We do get some people coming on here asking for a handout, whether it's for a homework assignment or on how to "skrape te U Toob fer Free Vids" and I appreciate how that can be annoying. But it's really only annoying if you allow it to be annoying. Ignore it and it's cost you nothing (although in the latter example you should probably report it to the mods ).
On the other hand, I often see some members using the above as an excuse to beat up on new or inexperienced members to make themselves look better. That's pretty inexcusable in my opinion. People rarely ask dumb questions but they frequently ask questions that seem dumb to us with our extra experience and knowledge of the relevant terminology. And I'd rather they were on here asking those question than flapping around in the dark with no better tools than a woolly google search. We should be encouraging people to ask questions on forums, not discouraging them from doing so. (Apart from anything, if we push away all the easy questions, what am I going to answer. A mods got to get his rep gems somehow).

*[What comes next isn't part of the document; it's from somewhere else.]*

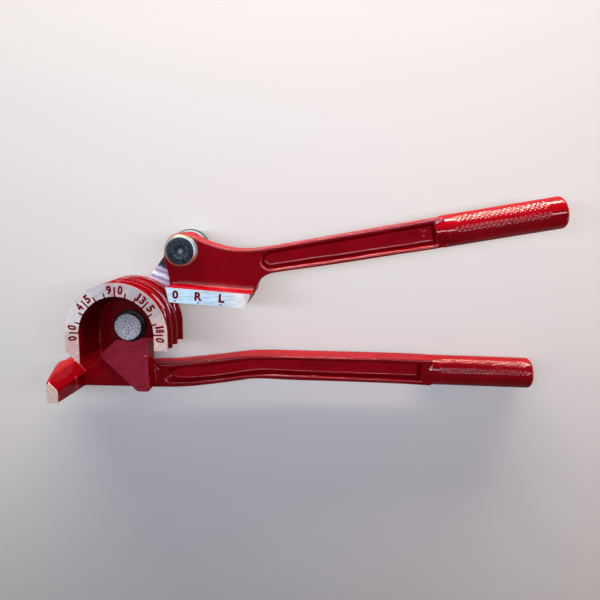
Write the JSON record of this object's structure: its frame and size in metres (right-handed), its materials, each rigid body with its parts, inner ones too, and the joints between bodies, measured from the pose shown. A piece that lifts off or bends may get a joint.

The OP does NOT speak English!
That bit really grates on me. Communication on forums is hard enough for those of us who have English as a primary language, let alone for everyone else. If VBF was a French only forum I might not have a career right now.
Edit> Ah, just came across the thread in question. I think I'd disagree that it was "hostile from the get go" but I can see exactly what Szlamany means.
My read was that a few members initially tried to help but tended to use quite technical speak and rapidly drifted into an off topic debate about the correct definitions of that technical speak. That left the OP with a mountain of irrelevant information to wade through and when they (unsurprisingly as a fairly inexperienced, non-English speaker) failed to identify the few key pieces of information that would have helped them, then it turned hostile.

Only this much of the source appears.